Last year, we made progress in accelerating our work to address these gaps and simplify and modernize our operating model for the digital age. This work is so consequential in nature that we call it our “Transformation.” It remains my number one priority.
Whilst this is a multi-year journey, we are already seeing the fruits of our labors. We have dramatically streamlined our approval process for new products. And new stress testing capabilities enable us to make faster, better-informed risk decisions. This made a huge difference in how we have been able to minimize the impact of Russia’s invasion of Ukraine on all parts of our business.
Ensuring we have a culture characterized by excellence and accountability underpins the success of our Transformation and broader vision for the firm. Last year, we launched a program, Citi’s New Way, to help our colleagues adopt the everyday habits we need in order to operate with excellence. We have also hardwired accountability into our firm by strengthening our performance management process and implementing a greater emphasis on financial returns rather than on revenues.
The diversity of the nearly 240,000 people who work at Citi is a distinguishing aspect of our firm, as is the diversity of our Board, which is majority female. We remain committed to a workplace that mirrors the communities we serve. In 2022, we set new goals to increase the number of women and other underrepresented groups working at Citi. These new goals follow our success in exceeding the three-year goals we set in 2018 to increase the percentage of women in the firm globally and of Black talent in the U.S.

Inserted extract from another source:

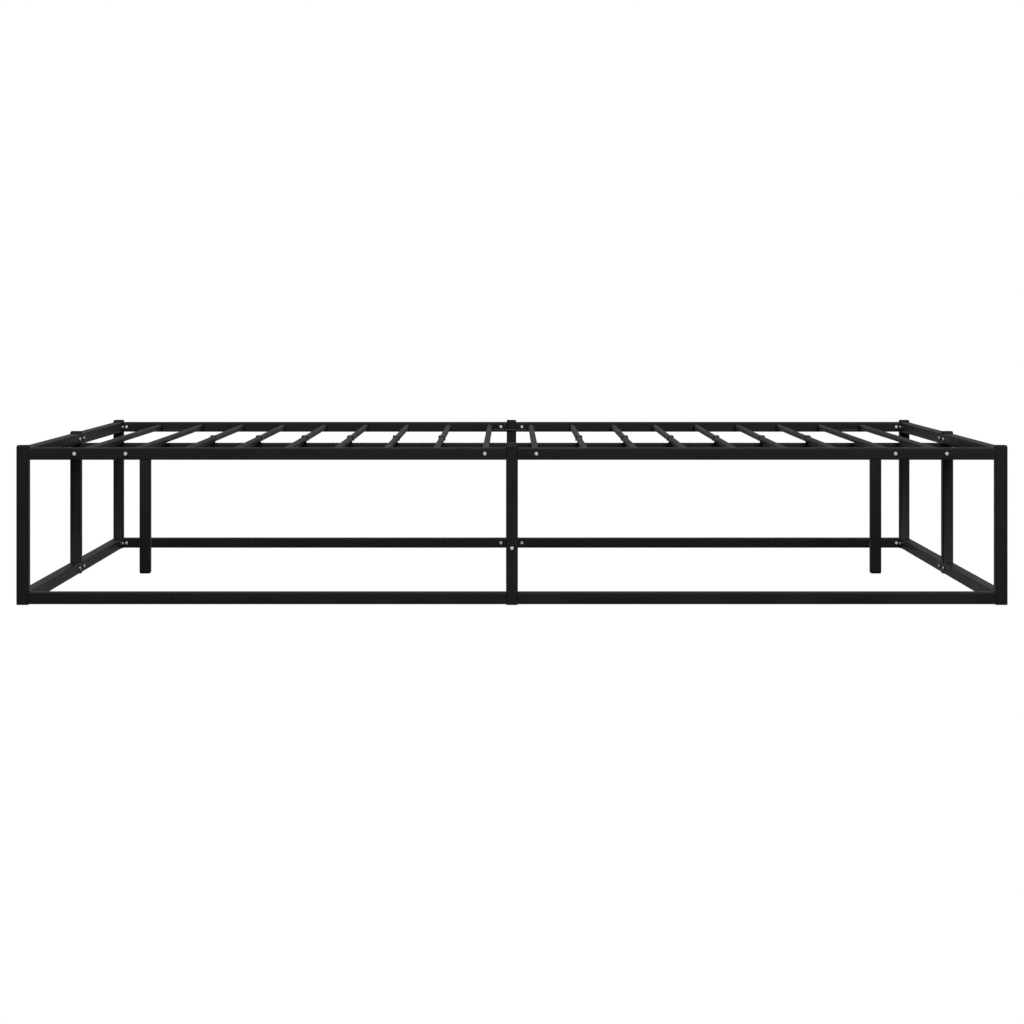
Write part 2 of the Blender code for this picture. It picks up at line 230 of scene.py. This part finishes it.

In another sign of our progress, last year we celebrated the promotion of one of the largest and most diverse Managing Director classes in recent years. Maintaining a workplace that is diverse, equitable and inclusive is not only true to our values but key to our competitiveness.
Our commitment to advancing diversity, equity and inclusion goes well beyond Citi’s walls as we continue to use our resources as a global bank to take on some of society’s toughest challenges. We expanded the Citi Impact Fund to $500 million in support of diverse founders who are driving both financial and social returns. And we delivered on our commitment to transparency and accountability by announcing the findings from an external review and audit of our $1 billion Action for Racial Equity initiative to help close the racial wealth gap.
We have also been a leader in reimagining the future of work. Drawing on lessons learned during the pandemic, we have institutionalized a hybrid work model for much of our firm. This approach provides the flexibility that our people want whilst also ensuring we benefit from the in-person collaboration, real-time coaching and apprenticeship that occurs only when we are physically together.
Everywhere you look around the firm, there is an undeniable sense of momentum. We have never been clearer about the bank we want to be, and we have made significant progress over the past year in bringing this vision to life. Through our relentless commitment to excellence, we are changing the trajectory of Citi to close the gap with our competitors and deliver a new era of success for all our stakeholders.